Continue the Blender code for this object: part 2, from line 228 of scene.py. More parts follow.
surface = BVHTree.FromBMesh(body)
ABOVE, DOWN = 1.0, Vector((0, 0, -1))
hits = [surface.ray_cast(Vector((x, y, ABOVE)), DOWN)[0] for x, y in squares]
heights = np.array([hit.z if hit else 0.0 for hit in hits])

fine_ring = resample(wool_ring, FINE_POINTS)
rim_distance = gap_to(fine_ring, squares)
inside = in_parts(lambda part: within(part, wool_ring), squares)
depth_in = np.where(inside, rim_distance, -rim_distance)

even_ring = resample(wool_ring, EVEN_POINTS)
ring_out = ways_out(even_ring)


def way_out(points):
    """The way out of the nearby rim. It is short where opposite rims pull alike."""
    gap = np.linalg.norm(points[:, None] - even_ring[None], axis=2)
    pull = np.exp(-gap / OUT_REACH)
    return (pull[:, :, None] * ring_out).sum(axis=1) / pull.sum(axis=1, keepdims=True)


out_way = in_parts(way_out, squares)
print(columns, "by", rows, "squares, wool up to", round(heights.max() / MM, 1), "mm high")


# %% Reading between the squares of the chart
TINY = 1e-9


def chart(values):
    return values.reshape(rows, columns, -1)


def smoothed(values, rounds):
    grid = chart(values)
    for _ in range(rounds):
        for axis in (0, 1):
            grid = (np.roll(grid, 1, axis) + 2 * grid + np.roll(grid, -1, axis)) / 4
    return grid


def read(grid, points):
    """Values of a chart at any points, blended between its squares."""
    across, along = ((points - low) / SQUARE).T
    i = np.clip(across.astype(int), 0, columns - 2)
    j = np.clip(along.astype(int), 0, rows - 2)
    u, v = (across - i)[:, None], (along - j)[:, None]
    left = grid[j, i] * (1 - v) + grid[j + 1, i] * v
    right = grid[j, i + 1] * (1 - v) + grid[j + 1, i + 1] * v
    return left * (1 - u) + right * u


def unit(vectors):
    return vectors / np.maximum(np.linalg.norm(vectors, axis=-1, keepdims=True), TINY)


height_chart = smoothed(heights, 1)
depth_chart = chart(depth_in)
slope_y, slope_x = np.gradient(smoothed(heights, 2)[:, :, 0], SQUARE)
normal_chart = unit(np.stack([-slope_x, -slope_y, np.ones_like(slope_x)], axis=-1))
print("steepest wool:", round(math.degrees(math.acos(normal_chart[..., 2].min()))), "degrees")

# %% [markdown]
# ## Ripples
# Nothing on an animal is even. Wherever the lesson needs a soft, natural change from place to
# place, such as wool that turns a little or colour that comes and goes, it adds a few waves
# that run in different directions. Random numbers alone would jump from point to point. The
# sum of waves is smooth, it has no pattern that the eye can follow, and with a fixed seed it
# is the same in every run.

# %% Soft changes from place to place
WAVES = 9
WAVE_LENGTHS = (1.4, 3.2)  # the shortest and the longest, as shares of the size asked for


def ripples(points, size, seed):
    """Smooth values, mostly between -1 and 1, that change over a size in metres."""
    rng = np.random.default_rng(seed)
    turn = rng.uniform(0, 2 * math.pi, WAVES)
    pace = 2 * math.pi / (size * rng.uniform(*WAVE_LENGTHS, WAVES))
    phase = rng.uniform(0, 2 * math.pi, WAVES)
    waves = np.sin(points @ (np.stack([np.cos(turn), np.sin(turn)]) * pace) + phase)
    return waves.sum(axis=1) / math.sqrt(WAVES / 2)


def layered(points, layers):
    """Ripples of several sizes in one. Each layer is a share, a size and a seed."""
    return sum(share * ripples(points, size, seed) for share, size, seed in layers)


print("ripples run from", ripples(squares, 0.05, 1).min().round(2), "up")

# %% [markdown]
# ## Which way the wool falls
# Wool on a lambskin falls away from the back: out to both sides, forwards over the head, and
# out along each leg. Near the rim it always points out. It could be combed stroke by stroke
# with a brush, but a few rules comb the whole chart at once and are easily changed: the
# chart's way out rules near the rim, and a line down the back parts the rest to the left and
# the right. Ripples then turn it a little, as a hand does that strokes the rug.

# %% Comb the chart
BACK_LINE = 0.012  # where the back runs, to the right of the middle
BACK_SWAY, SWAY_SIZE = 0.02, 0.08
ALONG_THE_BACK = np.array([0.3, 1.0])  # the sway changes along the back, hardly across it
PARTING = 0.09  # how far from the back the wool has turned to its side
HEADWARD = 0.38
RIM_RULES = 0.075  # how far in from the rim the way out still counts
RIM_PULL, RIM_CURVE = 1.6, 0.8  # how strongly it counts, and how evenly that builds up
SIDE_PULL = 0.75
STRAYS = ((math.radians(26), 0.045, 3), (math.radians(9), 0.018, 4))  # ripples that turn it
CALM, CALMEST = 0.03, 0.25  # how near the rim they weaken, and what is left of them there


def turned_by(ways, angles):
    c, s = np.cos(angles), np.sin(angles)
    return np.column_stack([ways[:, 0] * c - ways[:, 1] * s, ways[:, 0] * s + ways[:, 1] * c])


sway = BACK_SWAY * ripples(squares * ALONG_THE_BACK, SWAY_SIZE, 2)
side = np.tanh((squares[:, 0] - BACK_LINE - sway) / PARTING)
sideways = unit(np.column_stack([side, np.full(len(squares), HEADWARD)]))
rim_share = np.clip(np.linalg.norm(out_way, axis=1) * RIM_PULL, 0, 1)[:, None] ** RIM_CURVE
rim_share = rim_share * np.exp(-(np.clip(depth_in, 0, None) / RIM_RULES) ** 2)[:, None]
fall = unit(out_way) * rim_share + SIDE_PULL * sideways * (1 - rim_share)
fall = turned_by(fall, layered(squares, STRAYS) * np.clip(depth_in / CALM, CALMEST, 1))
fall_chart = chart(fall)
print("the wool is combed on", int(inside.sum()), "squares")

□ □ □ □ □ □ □

§ STATED PROBLEM:
Quote verbatim the opening lines of the listing above, ending with the line where "return grid" appears; include both endpoints and nothing more.

§ EXERCISE ANSWER:
Continue the Blender code for this object: part 2, from line 228 of scene.py. More parts follow.
surface = BVHTree.FromBMesh(body)
ABOVE, DOWN = 1.0, Vector((0, 0, -1))
hits = [surface.ray_cast(Vector((x, y, ABOVE)), DOWN)[0] for x, y in squares]
heights = np.array([hit.z if hit else 0.0 for hit in hits])

fine_ring = resample(wool_ring, FINE_POINTS)
rim_distance = gap_to(fine_ring, squares)
inside = in_parts(lambda part: within(part, wool_ring), squares)
depth_in = np.where(inside, rim_distance, -rim_distance)

even_ring = resample(wool_ring, EVEN_POINTS)
ring_out = ways_out(even_ring)


def way_out(points):
    """The way out of the nearby rim. It is short where opposite rims pull alike."""
    gap = np.linalg.norm(points[:, None] - even_ring[None], axis=2)
    pull = np.exp(-gap / OUT_REACH)
    return (pull[:, :, None] * ring_out).sum(axis=1) / pull.sum(axis=1, keepdims=True)


out_way = in_parts(way_out, squares)
print(columns, "by", rows, "squares, wool up to", round(heights.max() / MM, 1), "mm high")


# %% Reading between the squares of the chart
TINY = 1e-9


def chart(values):
    return values.reshape(rows, columns, -1)


def smoothed(values, rounds):
    grid = chart(values)
    for _ in range(rounds):
        for axis in (0, 1):
            grid = (np.roll(grid, 1, axis) + 2 * grid + np.roll(grid, -1, axis)) / 4
    return grid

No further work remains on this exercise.